OK, enough rationalization, I confess I just feel the urge again to tinker with the system.

Ah HA!! THE URGE!! Oh lordy… ain’t that the truth, though?

We’ve been experimenting with new Tosh 3Tbs in RAID5s and 10s, and we’ve moved from 14 originally into 32 drives so far on various MB raids and LSI cards. I wouldn’t use them in NAS setups because I don’t think they support off-line-back-on-line modes, but I WANT Tosh drives to be great competitors against SeaG and WD - we NEED more competitors, not fewer.
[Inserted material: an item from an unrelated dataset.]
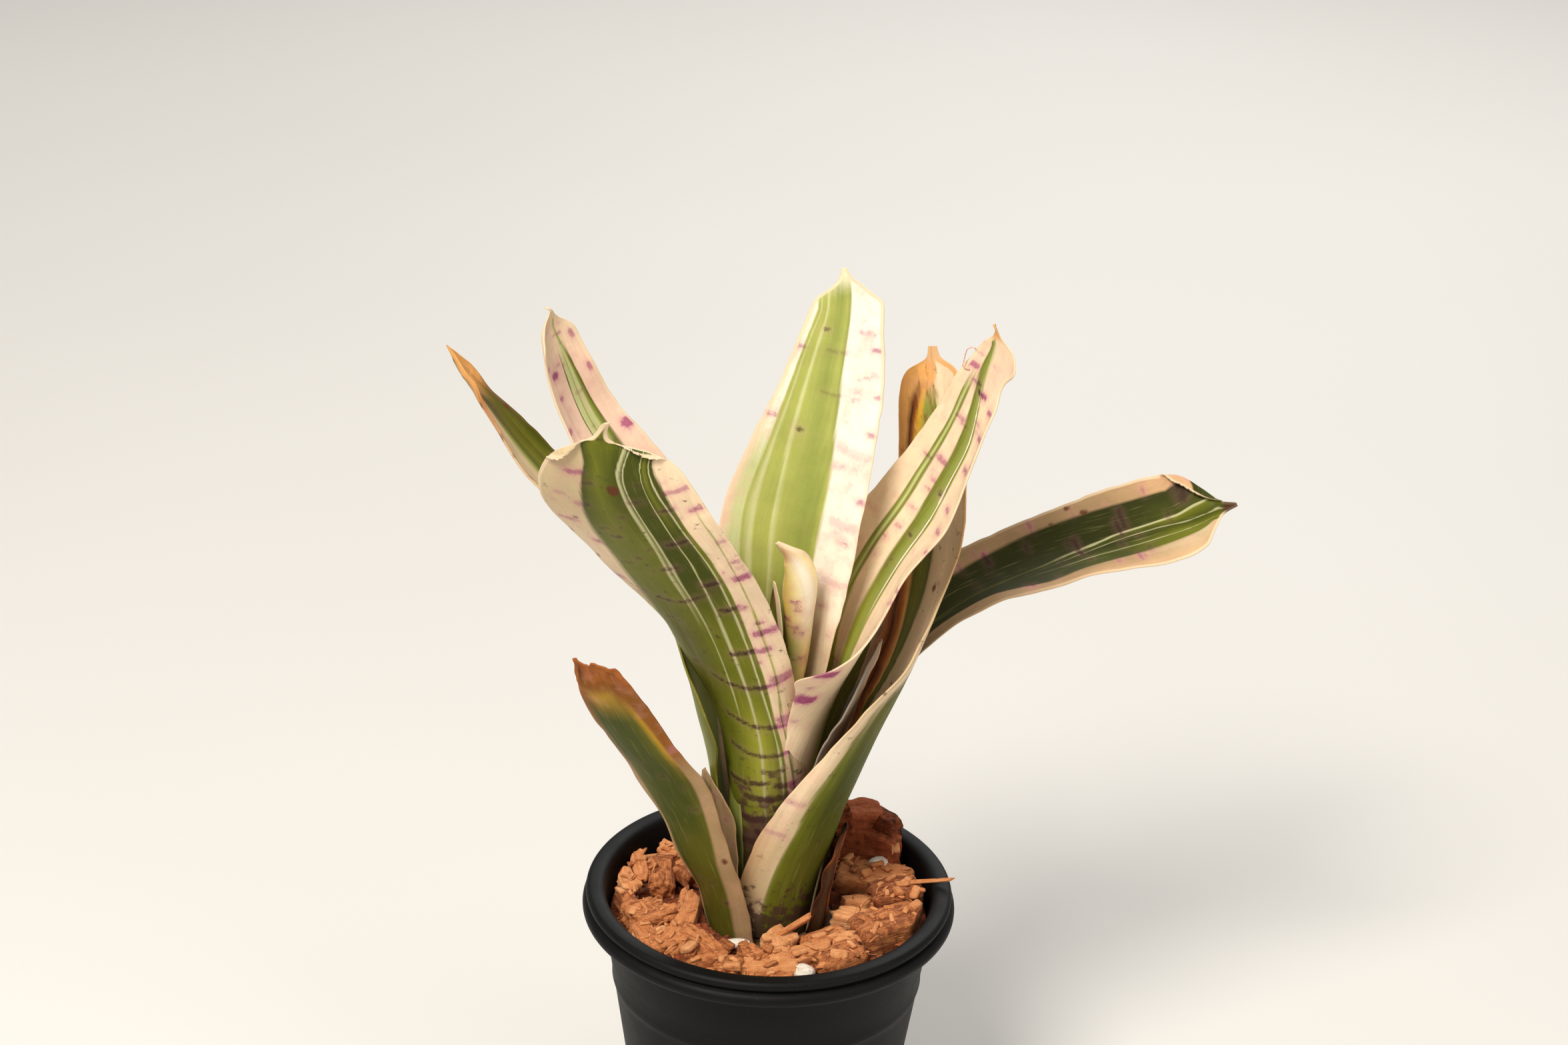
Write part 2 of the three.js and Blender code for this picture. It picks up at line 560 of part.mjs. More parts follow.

Those cheapo SeaG 4Tb 5900s have been solid, too, so far. SO FAR. Let’s see what a year does and, of course, by then, SeaG’s merry go round will have spun out too many variations to re-locate any tried-and-tested models.

I wanted to find something other than Seagates. Looked at WD Blacks because of the 5-year warranty, but too many people said they experienced constant drop-outs in a RAID environment. Sure enough, on WD’s website the recommendation for RAID use for the Black series was conspicuously absent. Thought that the WD Red series (recommended for RAID) might be the answer until I found out that the Red was basically a 5900 RPM drive. Seemed like a step backwards from my Seagate 7200 RPM drives.

My Barracuda 7200.12’s have been great, so far, aside from the fact that it was hard to get two or three that didn’t have (in my opinion) excessive noise and/or vibration. Once I got several that met my expectations, they’ve been as smooth, quiet and dependable as I could ask for. That tells me that it’s probably manufacturing and assembly, rather than design problems with the Seagates.

I’ll have to pay $25.-$30. each more for the Enterprise class Seagates, but they’ll have a 5-year warranty and hopefully better quality control than the consumer-class drives. Don’t wish success on the Toshiba’s - their Storage Division will just get bought out by Seagate or WD.

I don’t use “warranty period” as a sign of quality because, these years, I believe it’s a sign of Maintained Inventory.

A 2-year warranty means “We plan on new factories, new robotics, and therefore new models to be in production and we and our distributors won’t be holding these 2-Year Models on our shelves - we’ll sell those and fill our shelves with new models.”

The 5-year models are saying, “Our distributors have signed an agreement to maintain shelf-space filled with this product for that time period OR they’ll replace the product with a newest model at no additional cost.”

And this is usually what they do. This means “finding an exact replacement” is pretty tough. Not impossible. A 2-year warranty replacement in Year 4 would probably qualify as “impossible”.

For a reseller-distrib like CDW, for example, we’re a big enough customer so that, in Year 4 of a 5-year-warranty, they’ll say, “Sorry - that model’s long gone.”

WHAT?!! We need that EXACT model for this RAID!

And they’ll offer to trade us - old drive for new - for that entire RAID. This way, they get working Old Models for their inventory, and we get all new drives. They only have to do that for a few customers, and now they have Old Models back in inventory.

I’ve used Samsung 5400 RPM drives, Seagate 7200 RPM drives, and Hitachi 7200RPM drives in RAID without issue. I stopped buying Seagate drives when 1TB was the largest size HD available and moved to Samsung drives. Those are 1.5 and 2.0TB drives. The Hitachi drives have been 2.0TB and 3.0TB.